Vision Training¶

m-gpux vision sample-data, vision train, vision evaluate, vision predict, and vision export form a complete image-classification workflow on Modal without making the user rewrite dataset setup, training, evaluation, inference, or export boilerplate.

What it does¶

The workflow:

Optionally generates a tiny local sample dataset
Validates a local dataset folder
Prompts for model, GPU, and training hyperparameters
Generates a complete modal_runner.py
Runs the job on Modal
Saves checkpoints and metrics to a Modal Volume

Supported dataset layouts¶

Pre-split¶

dataset/
  train/
    cat/
    dog/
  val/
    cat/
    dog/
  test/
    cat/
    dog/

Single root¶

dataset/
  cat/
  dog/

For a single-root dataset, m-gpux creates the validation split automatically.

Sample dataset generator¶

The repository includes a ready-to-use smoke-test dataset at data/m-gpux-vision-sample.

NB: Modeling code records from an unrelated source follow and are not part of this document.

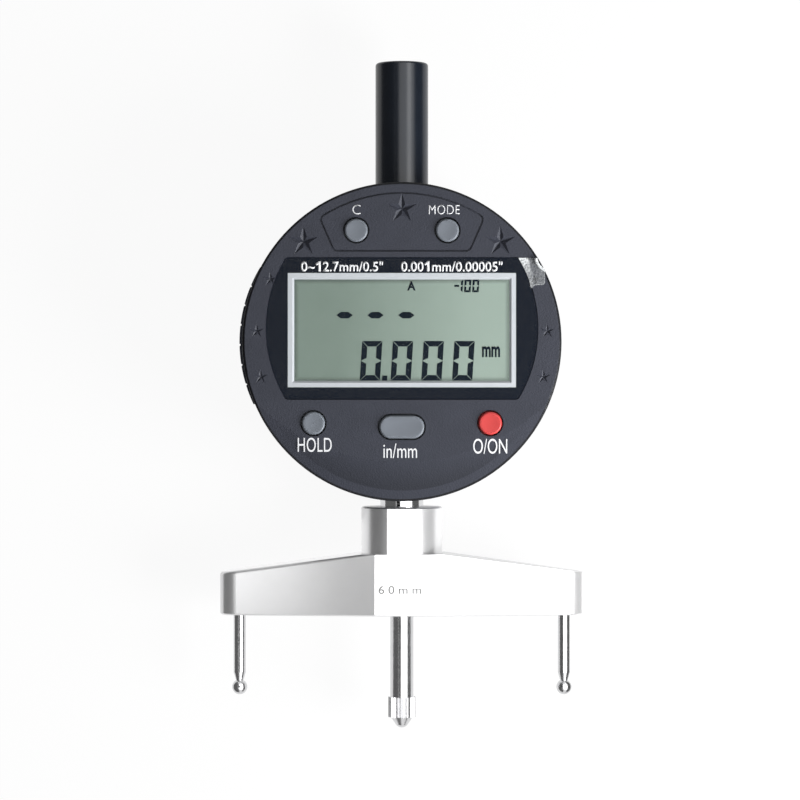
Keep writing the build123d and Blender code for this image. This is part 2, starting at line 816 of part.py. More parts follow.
# Moving scale, glued on the carrier's plate
with BuildPart() as scale_strip:
    with BuildSketch(level(track_top)):
        with Locations((0, carrier_y + scale_margin)):
            Rectangle(
                track_w - 2 * scale_margin,
                track_len - 2 * scale_margin,
                align=(Align.CENTER, Align.MIN),
            )
    extrude(amount=scale_thk)
save(scale_strip, "scale_strip")

# Fixed sensor board, laid from one guide block to the other over the moving scale
with BuildPart() as sensor_board:
    with BuildSketch(level(sensor_bottom)):
        Rectangle(sensor_w, sensor_len)
        for side in (-1, 1):
            with Locations((side * small_screw_x, side * (block_face + sensor_lap / 2))):
                Circle(small_screw_dia / 2 + drop_fit, mode=Mode.SUBTRACT)
    extrude(amount=sensor_thk)
save(sensor_board, "sensor_board")

# Screws of the sensor board
with BuildPart() as sensor_screws:
    for side in (-1, 1):
        spot = (side * small_screw_x, side * (block_face + sensor_lap / 2))
        with BuildSketch(level(sensor_top)):
            with Locations(spot):
                Circle(small_screw_head_dia / 2)
        extrude(amount=small_screw_head_h)
        with BuildSketch(level(sensor_top)):
            with Locations(spot):
                Circle(small_screw_dia / 2)
        extrude(amount=press_gap - small_screw_len)
save(sensor_screws, "sensor_screws")

# Pin strip that joins the sensor board to the circuit board
with BuildPart() as board_link:
    with BuildSketch(level(sensor_top)):
        with Locations((0, -block_face)):
            Rectangle(link_w, link_len)
    extrude(amount=board_bottom - sensor_top)
save(board_link, "board_link")

# Spring that pushes the spindle down, between the carrier and the upper guide block
with BuildPart() as return_spring:
    spring_len = block_face - carrier_top_y - spring_wire - 2 * spring_gap
    with BuildLine() as coil:
        Helix(
            pitch=spring_len / spring_turns,
            height=spring_len,
            radius=(spring_dia - spring_wire) / 2,
            center=(0, carrier_top_y + spring_wire / 2 + spring_gap, axis_z),
            direction=(0, 1, 0),
        )
    with BuildSketch(Plane(origin=coil.line @ 0, z_dir=coil.line % 0)):
        RegularPolygon(spring_wire / 2, spring_wire_sides)
    sweep(is_frenet=True)
save(return_spring, "return_spring")

# Battery drawer: a tray for the cell behind a ribbed grip that follows the case
with BuildPart() as battery_drawer:
    grip_turn = 180 - grip_angle
    notch_turn = degrees(grip_notch_pitch / grip_bulge_r)
    notch_side = grip_notch_depth * sqrt(2)
    with BuildSketch(level(axis_z - grip_h / 2)) as grip:
        with PolarLocations(grip_outer_r - grip_bulge_r, 1, start_angle=grip_turn):
            Circle(grip_bulge_r)
        Circle(grip_inner_r, mode=Mode.SUBTRACT)
        with BuildLine():
            reach = 2 * grip_outer_r
            Polyline(
                (0, 0),
                (
                    reach * cos(radians(grip_turn - grip_half_angle)),
                    reach * sin(radians(grip_turn - grip_half_angle)),
                ),
                (
                    reach * cos(radians(grip_turn + grip_half_angle)),
                    reach * sin(radians(grip_turn + grip_half_angle)),
                ),
                close=True,
            )
        make_face(mode=Mode.INTERSECT)
        with PolarLocations(grip_outer_r - grip_bulge_r, 1, start_angle=grip_turn):
            with PolarLocations(
                grip_bulge_r,
                grip_notches,
                start_angle=-notch_turn * (grip_notches - 1) / 2,
                angular_range=notch_turn * grip_notches,
            ):
                Rectangle(notch_side, notch_side, rotation=45, mode=Mode.SUBTRACT)
    extrude(amount=grip_h)
    with BuildSketch(level(tray_bottom)):
        with Locations((tray_inner_x, drawer_y)):
            Rectangle(tray_inner_x + 2 * rear_r, tray_w, align=(Align.MAX, Align.CENTER))
        Circle(tray_end_r, mode=Mode.INTERSECT)
    extrude(amount=tray_h)
    with BuildSketch(level(tray_bottom + tray_floor)):
        with Locations((cell_x, drawer_y)):
            Circle(cell_dia / 2 + tray_fit)
    extrude(amount=tray_h, mode=Mode.SUBTRACT)
    # Slot in the floor for the contact leaf
    with BuildSketch(level(tray_bottom)):
        with Locations((cell_x - cell_dia / 4, drawer_y)):
            Rectangle(cell_dia, leaf_slot_w, align=(Align.MIN, Align.CENTER))
    extrude(amount=tray_floor, mode=Mode.SUBTRACT)
save(battery_drawer, "battery_drawer")

# Button cell, with its stepped lower cup
with BuildPart() as button_cell:
    with BuildSketch(level(cell_bottom)):
        with Locations((cell_x, drawer_y)):
            Circle(cell_dia / 2 - tray_wall)
    extrude(amount=tray_wall)
    with BuildSketch(level(cell_bottom + tray_wall)):
        with Locations((cell_x, drawer_y)):
            Circle(cell_dia / 2)
    extrude(amount=cell_h - tray_wall)
    chamfer(button_cell.edges().group_by(Axis.Z)[-1], leaf_thk)
save(button_cell, "button_cell")

# Contact leaves of the cell, both standing from the circuit board
with BuildPart() as battery_contacts:
    lower_leaf_z = tray_bottom + tray_floor - slide_fit - leaf_thk
    upper_leaf_z = tray_bottom + tray_h + slide_fit
    leaf_reach = cell_dia / 2
    low_end_x = bay_inner_x + slide_fit
    with BuildSketch(level(lower_leaf_z)):
        with Locations((low_end_x + leaf_thk, drawer_y)):
            Rectangle(leaf_reach, leaf_w, align=(Align.MAX, Align.CENTER))
    extrude(amount=leaf_thk)
    with BuildSketch(level(lower_leaf_z)):
        with Locations((low_end_x, drawer_y)):
            Rectangle(leaf_thk, leaf_w, align=(Align.MIN, Align.CENTER))
    extrude(amount=board_bottom - lower_leaf_z)
    with BuildSketch(level(upper_leaf_z)):
        with Locations((low_end_x, drawer_y + leaf_w + slide_fit)):
            Rectangle(leaf_reach, leaf_w, align=(Align.MAX, Align.CENTER))
    extrude(amount=leaf_thk)
    with BuildSketch(level(upper_leaf_z)):
        with Locations((low_end_x, drawer_y + leaf_w + slide_fit)):
            Rectangle(leaf_thk, leaf_w, align=(Align.MAX, Align.CENTER))
    extrude(amount=board_bottom - upper_leaf_z)
save(battery_contacts, "battery_contacts")

# Bridge: a round boss on two tapering arms, flat in front and behind
with BuildPart() as bridge:
    with BuildSketch(across(bridge_bottom_y)):
        with Locations((-pin_span / 2, 0), (pin_span / 2, 0)):
            Circle(arm_end_r)
        Rectangle(2 * flat_half_w, 2 * bridge_half_depth)
        make_hull()
    extrude(amount=bridge_h - boss_h)
    with BuildSketch(level(axis_z)):
        with BuildLine():
            arm_end_y = bridge_bottom_y + arm_end_h
            Polyline(
                (-arm_end_x, bridge_bottom_y),
                (arm_end_x, bridge_bottom_y),
                (arm_end_x, arm_end_y),
                (boss_dia / 2, shoulder_y),
                (-boss_dia / 2, shoulder_y),
                (-arm_end_x, arm_end_y),
                close=True,
            )
        make_face()
    extrude(amount=2 * bridge_half_depth, both=True, mode=Mode.INTERSECT)
    outer_ends = bridge.edges().filter_by(GeomType.LINE, reverse=True)
    fillet(outer_ends.group_by(Axis.Y)[-1], corner_round)
    chamfer(bridge.faces().sort_by(Axis.Y)[0].edges(), edge_break)
    with BuildSketch(across(shoulder_y - edge_break)):
        Circle(boss_dia / 2)
        Rectangle(boss_dia, 2 * bridge_half_depth, mode=Mode.INTERSECT)
    extrude(amount=boss_h + edge_break)
    chamfer(bridge.faces().sort_by(Axis.Y)[-1].edges(), edge_break)
    # Bores for the stem, the spindle and the pins, and the clamping screw's hole behind
    with BuildSketch(across(boss_top_y)):
        Circle(stem_dia / 2 + press_gap)
    extrude(amount=stem_end_y - stem_end_gap - boss_top_y, mode=Mode.SUBTRACT)
    with BuildSketch(across(bridge_bottom_y)):
        Circle(spindle_dia / 2 + spindle_hole_gap)
    extrude(amount=bridge_h - boss_h, mode=Mode.SUBTRACT)
    with BuildSketch(across(bridge_bottom_y)):
        with Locations((-pin_span / 2, 0), (pin_span / 2, 0)):
            Circle(pin_dia / 2 + press_gap)
    extrude(amount=pin_seat + press_gap, mode=Mode.SUBTRACT)
    with BuildSketch(Plane(origin=(0, grub_y, axis_z - bridge_half_depth))):
        Circle(grub_dia / 2 + press_gap)
    extrude(amount=bridge_half_depth, mode=Mode.SUBTRACT)
save(bridge, "bridge")

# Clamping screw with a hexagon socket, behind the boss
with BuildPart() as clamp_screw:
    grub_top = axis_z - stem_dia / 2 - grub_gap
    with BuildSketch(Plane(origin=(0, grub_y, grub_top - grub_len))):
        Circle(grub_dia / 2)
    extrude(amount=grub_len)
    with BuildSketch(Plane(origin=(0, grub_y, grub_top - grub_len))):
        RegularPolygon(grub_socket / 2, 6, major_radius=False)
    extrude(amount=grub_len / 2, mode=Mode.SUBTRACT)
save(clamp_screw, "clamp_screw")

# Ball-ended pins
for name, side in (("left_pin", -1), ("right_pin", 1)):
    with BuildPart() as ball_pin:
        with BuildSketch(Plane(origin=(side * pin_span / 2, 0, axis_z))):
            with BuildLine():
                neck_y = neck_start_y - pin_neck_len
                Polyline(
                    (0, ball_y),
                    (0, bridge_bottom_y + pin_seat),
                    (pin_dia / 2, bridge_bottom_y + pin_seat),
                    (pin_dia / 2, neck_start_y),
                    (neck_narrow_dia / 2, neck_y),
                    (neck_narrow_dia / 2, ball_y),
                    close=True,
                )
            make_face()
        revolve(axis=Axis((side * pin_span / 2, 0, axis_z), (0, 1, 0)))
        with Locations((side * pin_span / 2, ball_y, axis_z)):
            Sphere(ball_r)
    save(ball_pin, name)
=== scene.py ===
"""Looks of a digital radius gauge.

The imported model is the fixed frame: the gauge lies on its back with the display up, in metres.
Every piece gets its finish here, and the keys, the cap, the lens, the film, the spring, the print
and the display's characters are modelled around the frame.
"""

import logging
from abc import ABC, abstractmethod
from collections.abc import Callable, Iterable
from dataclasses import dataclass
from enum import Enum
from math import cos, pi, radians, sin

import bpy
from bpy.types import Material, Node, NodeSocket, Object, World
from mathutils import Euler, Matrix, Vector


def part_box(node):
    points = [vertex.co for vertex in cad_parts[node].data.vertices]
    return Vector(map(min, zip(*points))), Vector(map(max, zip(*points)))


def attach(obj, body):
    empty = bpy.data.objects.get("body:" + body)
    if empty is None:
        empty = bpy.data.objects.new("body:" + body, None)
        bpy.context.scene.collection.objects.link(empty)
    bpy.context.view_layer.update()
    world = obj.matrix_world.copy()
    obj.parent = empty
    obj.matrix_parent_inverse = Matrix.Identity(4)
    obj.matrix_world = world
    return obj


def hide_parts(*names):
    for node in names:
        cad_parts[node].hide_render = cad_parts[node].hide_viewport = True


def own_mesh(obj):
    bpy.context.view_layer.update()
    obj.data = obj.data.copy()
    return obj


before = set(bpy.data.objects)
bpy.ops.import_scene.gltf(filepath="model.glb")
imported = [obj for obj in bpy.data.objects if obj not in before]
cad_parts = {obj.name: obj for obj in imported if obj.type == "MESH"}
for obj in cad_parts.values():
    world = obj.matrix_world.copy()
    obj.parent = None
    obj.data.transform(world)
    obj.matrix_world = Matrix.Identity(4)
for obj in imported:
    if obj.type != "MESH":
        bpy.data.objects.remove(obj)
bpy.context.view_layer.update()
MM = 0.001
FLAGGED_ONE = chr(0x1D7ED)  # the default font's own 1 has no flag
FACING = 0.9  # a face looks along an axis if its normal has this share of it
LEVEL = 0.99  # and it is level with more than this
Color = tuple[float, float, float]
Point = tuple[float, float]
Place = tuple[float, float, float]
Value = float | Iterable[float] | NodeSocket
Inputs = dict[str | int, Value]
log = logging.getLogger("radius_gauge")


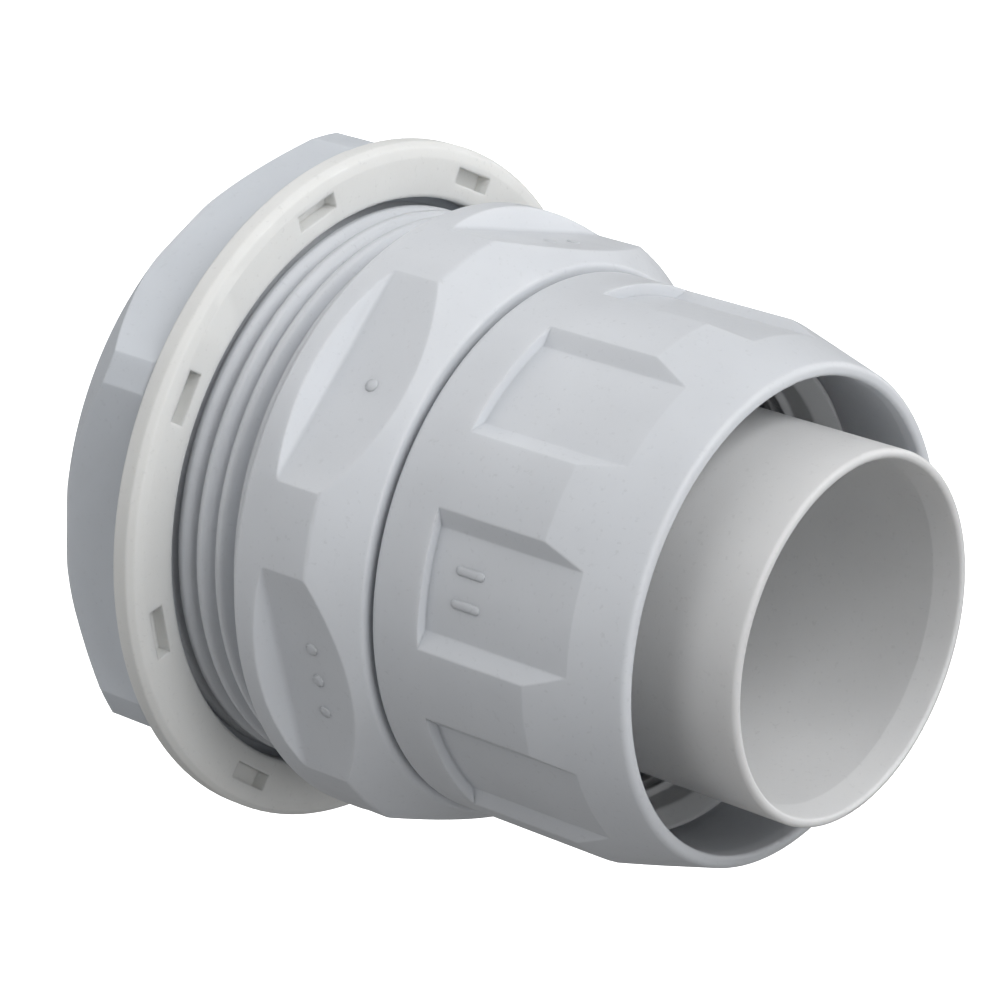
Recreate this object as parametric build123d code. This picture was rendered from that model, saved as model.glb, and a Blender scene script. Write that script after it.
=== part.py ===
from build123d import *
import math
import os

# Conduit gland with a PG 29 panel thread for 25 mm flexible conduit.
# Millimetres. +X is the gland's axis and points to the conduit, +Z is up, and the
# origin is on the axis, in the plane of the collar face that seats on the panel.

# ---- Driving dimensions ----------------------------------------------------
# Panel thread: PG 29, 16 turns per inch, right-handed
PANEL_PITCH = 25.4 / 16
PANEL_CREST_R = 18.5
PANEL_ROOT_R = 17.75
PANEL_END_X = -15.2
PANEL_BORE_R = 15.4
SEAT_SHOULDER_R = 18.6
SEAT_SHOULDER_X = -0.5

# Hexagonal collar
COLLAR_R = 20.1
COLLAR_APOTHEM = 18.6
COLLAR_FLAT_ANGLE = 133.8
COLLAR_FLAT_X = 2.25
COLLAR_SHOULDER_X = 1.5
COLLAR_CONE_X = 5.8
COLLAR_END_X = 8.75
COLLAR_END_R = 17.9

# Outlet tube, threaded for the compression nut
OUTLET_PITCH = 2.0
OUTLET_CREST_R = 15.7
OUTLET_ROOT_R = 14.95
OUTLET_END_X = 15.2
OUTLET_BORE_R = 13.9
WEB_BACK_X = -1.5
WEB_FRONT_X = 2.0

# Spigot that the conduit slides over
SPIGOT_R = 11.83
SPIGOT_ROOT_R = 12.05
SPIGOT_STOP_X = 15.0
SPIGOT_BORE_R = 10.87
SPIGOT_END_X = 32.4
SPIGOT_FLANGE_R = 14.8
SPIGOT_BACK_X = -4.0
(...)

Use sample-data when you want to regenerate it or create a customized copy without downloading anything:

m-gpux vision sample-data

By default this creates:

data/m-gpux-vision-sample/
  train/
    circle/
    square/
    triangle/
  val/
    circle/
    square/
    triangle/
  test/
    circle/
    square/
    triangle/

Useful options:

m-gpux vision sample-data --output ./data/demo-shapes --image-size 160
m-gpux vision sample-data --layout single-root --images-per-class 30
m-gpux vision sample-data --force

Example¶

Create a built-in demo dataset:

m-gpux vision sample-data --output ./data/m-gpux-vision-sample

Then train on it:

m-gpux vision train --dataset ./data/m-gpux-vision-sample --model resnet18 --gpu T4

Or train on your own dataset:

m-gpux vision train --dataset ./data/cats-vs-dogs --model resnet50 --gpu A10G

After training, run inference on new images with:

m-gpux vision predict --input ./samples --run-name imgclf-resnet50-20260420-113500 --gpu T4

Evaluate the checkpoint on a dataset split:

m-gpux vision evaluate --dataset ./data/cats-vs-dogs --run-name imgclf-resnet50-20260420-113500 --split test --gpu T4

Export the trained model for deployment:

m-gpux vision export --run-name imgclf-resnet50-20260420-113500 --format all

If you omit those flags, the wizard will guide you through:

Dataset folder
Model selection
GPU selection
Epochs, batch size, image size
Optimizer and scheduler
Augmentation strength
Mixed precision, early stopping, gradient accumulation
Artifact volume and experiment name

Model choices¶

The built-in picker includes a broad set of TorchVision classification models, including:

ResNet and Wide ResNet
ResNeXt
EfficientNet and EfficientNetV2
ConvNeXt
DenseNet
MobileNet
ShuffleNet
RegNet
Vision Transformer
Swin Transformer
MaxVit
Inception V3

You can also type a custom TorchVision model builder name manually.

Stored artifacts¶

Each run is saved into a persistent Modal Volume, by default m-gpux-vision-artifacts.

Typical output:

<run-name>/
  checkpoints/
    best_model.pt
    last_model.pt
  config.json
  history.json
  summary.json
  test_metrics.json
  test_report.json

Download them later with:

modal volume get m-gpux-vision-artifacts <run-name>/summary.json summary.json
modal volume get m-gpux-vision-artifacts <run-name>/checkpoints/best_model.pt best_model.pt

vision predict also writes a JSON report back into the same volume, usually under:

<run-name>/predictions/predictions-YYYYMMDD-HHMMSS.json

vision evaluate writes JSON metric reports, typically under:

<run-name>/evaluations/eval-<split>-YYYYMMDD-HHMMSS.json

vision export writes deployment artifacts, typically under:

<run-name>/exports/export-YYYYMMDD-HHMMSS/
  model.onnx
  model.ts
  labels.json
  export_summary.json

Practical notes¶

Smaller datasets and simpler models work well with T4, L4, or A10G.
Transformer backbones and larger ConvNeXt variants usually benefit from A100, H100, or better.
Local datasets are forwarded into the container with Image.add_local_dir, so very large datasets may take longer to start.
Checkpoints are persisted with a Modal Volume so they survive container shutdown.